Just as a failed argument can keep a philosophy student awake at night, a broken piece of code produces that same restless frustration. But the lesson from both worlds is identical, don't panic. Go back calmly and find where the logic broke down. And here is perhaps the deepest connection of all. In philosophy there is a correct syntax for sound and valid thinking, a structure that arguments must follow to reach true conclusions. Code is no different. A program needs correct syntax to run properly and produce the right output. Break the structure and everything falls apart. Follow it carefully and everything works beautifully.
Philosophy had been teaching me to code all along, I just didn't know it yet. Patience With Complexity
I remember vividly the first time I encountered Thomas Aquinas' De Ente et Essentia, a dense and complex philosophical text that left me completely lost for days. My lecturer once told me that once I truly understood that book I would be a real philosopher, because it contained every concept and vocabulary that philosophy demands. That single statement changed my relationship with difficulty forever.

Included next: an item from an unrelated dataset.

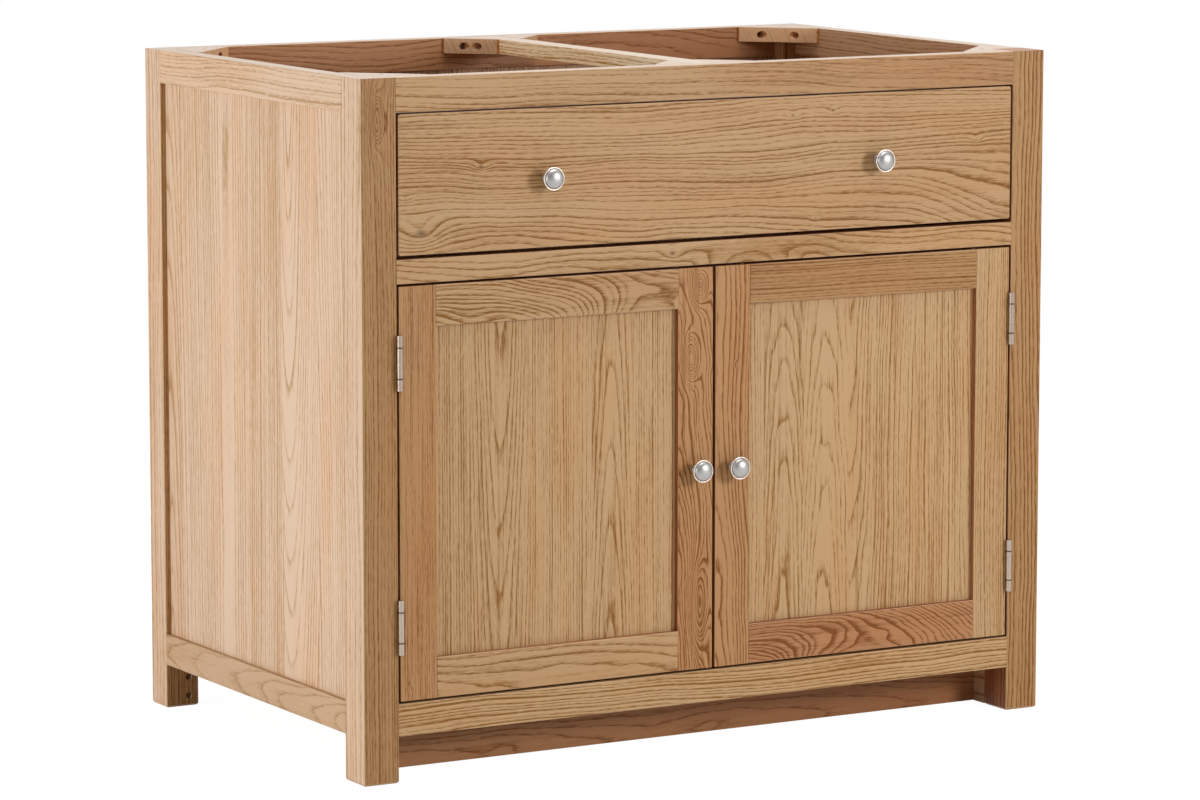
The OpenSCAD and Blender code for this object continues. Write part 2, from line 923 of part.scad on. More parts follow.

I refused to give up. A phrase kept me going during those long confusing nights; "if it were easy everyone would do it." That simple truth became my anchor whenever things got hard.
That patience was tested again in an unexpected way. My superior once approached me with a request, he needed an attendance application for his class. He told me he didn't care how I did it, I could use AI however I wanted, he just needed a working android app. There was one small problem; I had never built an android application in my life. What followed were sleepless nights of reading, confusion, frustration and relentless trying. I leaned on AI tools, stumbled through errors and pushed through every moment of self doubt. And then finally it worked. The app was built and it worked.
The feeling was indescribable. That moment taught me that complexity is not a wall, it's a door. And patience is the key that opens it. Asking The Right Questions
During my study of epistemology I encountered one of philosophy's most fundamental questions, what does it mean to truly know something? Epistemology taught me that genuine knowledge requires three things: belief, justification and truth. You cannot simply accept something at face value. You must dig deeper, question your assumptions and trace your reasoning carefully before arriving at any conclusion.
One of the most memorable lessons came through a classic philosophical debate whether, is truth subjective or objective? What epistemology taught me was profound and surprisingly practical. We don't always have to choose one side. Sometimes the real wisdom lies in finding a way to make both work together.
That lesson transformed how I approach coding completely. Most beginners are satisfied when their code simply works. They run it, it produces the right output and they move on. But epistemology taught me that working and understanding are two completely different things. Just as a philosopher cannot claim to know something without proper justification, a programmer should never be satisfied with code they don't fully understand.
Understanding why your code works gives you the power to fix it when it breaks. It reveals the logic beneath the surface. And perhaps most importantly it improves the security of your code. When you understand every line deeply you can identify weaknesses, anticipate errors and build something truly reliable.
Philosophy didn't just teach me to think. It taught me to understand and that changes everything in coding. Clear Communication
One of the most demanding lessons philosophy teaches is the art of clarity. In philosophy every word matters. You must use the right words, in the proper way, meaning exactly what you say and nothing more. Vague language is the enemy of good philosophy.
In philosophical argumentation we learn about the defeasibility factor, the idea that a strong argument must be constructed in such a way that it cannot be easily defeated or undermined. Every claim must be precise, every term carefully defined and every conclusion logically supported. A single unclear word can collapse an entire argument.
Coding demands exactly the same clarity.
When you write code that others will read, use or build upon clarity is not optional. Poor documentation confuses users, creates errors and makes maintenance a nightmare. But when your documentation is clear, precise and carefully written it reaches the user effectively and makes your work genuinely useful. Philosophy taught me that clarity is not just about being understood. It is about being understood correctly. And in both philosophy and coding that distinction makes all the difference. Conclusion
My journey has taught me that persistence and commitment are the true foundations of achieving any dream. The road from a seminary student wondering how to balance philosophy and Python to someone who can actually write about their connection has not been easy. But every confused moment, every sleepless night and every small breakthrough has been worth it.
To every beginner out there who feels like they don't belong in the tech world, whether you studied arts, philosophy, theology or anything else, I want you to hear this clearly. Coding is not as foreign as you think. It relates directly to our daily experiences of life. The patience you use to solve a difficult relationship. The logic you apply when making a tough decision. The clarity you need when expressing an important idea. All of that is coding. All of that is programming.
You don't need a traditional tech background to begin. You just need the courage to start and the persistence to keep going.
If a philosophy student in a seminary can do it, so can you.